The contest thins out a bit, I am honor bound to say, during the second act, while Mr. Carney worries desperately over his London broil and reduces a couple of visiting pigeons (they’re girls, they’re sisters, and their name is Pigeon) to tears. But the repeated joke is at least a good joke, the Pigeon sisters ultimately prove to be funny and useful, Mr. Simon’s comic inventions keep re-igniting, and the poker players are coming back, so I wouldn’t even notice if I were you.

Now a word about Mr. Matthau, and I do hope the Moscow Art is listening. Mr.
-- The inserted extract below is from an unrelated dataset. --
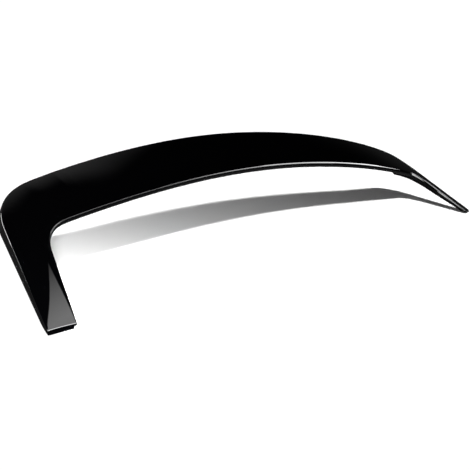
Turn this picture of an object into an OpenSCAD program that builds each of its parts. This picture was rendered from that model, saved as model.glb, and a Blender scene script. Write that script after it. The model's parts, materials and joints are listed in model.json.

Matthau could play all of the parts in “Dead Souls” with one hand tied to one foot and without changing makeup. He is a gamut-runner, from grim, to game to simple hysteria and when he finally does have his long overdue nervous breakdown, with his voice sinking into his throat like the sun in the western seat he is magnificent. ¬†Of course, he is good, too, impersonating an orangutan as he leaps furniture in his wild desire to make certain alterations in Mr. Carney’s throat, and again when he shows his old pal the door (only to be haunted by the memory of that despairing face and by a parting remark that he comes to think of as The Curse of the Cat People). But perhaps our man is best of all when he is merely intimating contempt in his sneering dark eyes, with a baseball cap peaked backwards on his untidy head and his face curled in scorn until it looks like the catcher’s mitt.

We mustn’t overlook Mr. Carney, who is immensely funny quivering his lip like an agitated duck, clearing his ears by emitting foghorn hoots, and clawing his hands through what is left of his hair to indicate pride, despair and all of the other seven deadly virtues. His problem is tension (“It’s tension. I get it from tension. I must be tense,” he says) and ours is to keep from laughing through the next good line.

It’s a good problem to have, and I urge you to drop in on “The Odd Couple” any night at all, Friday’s included.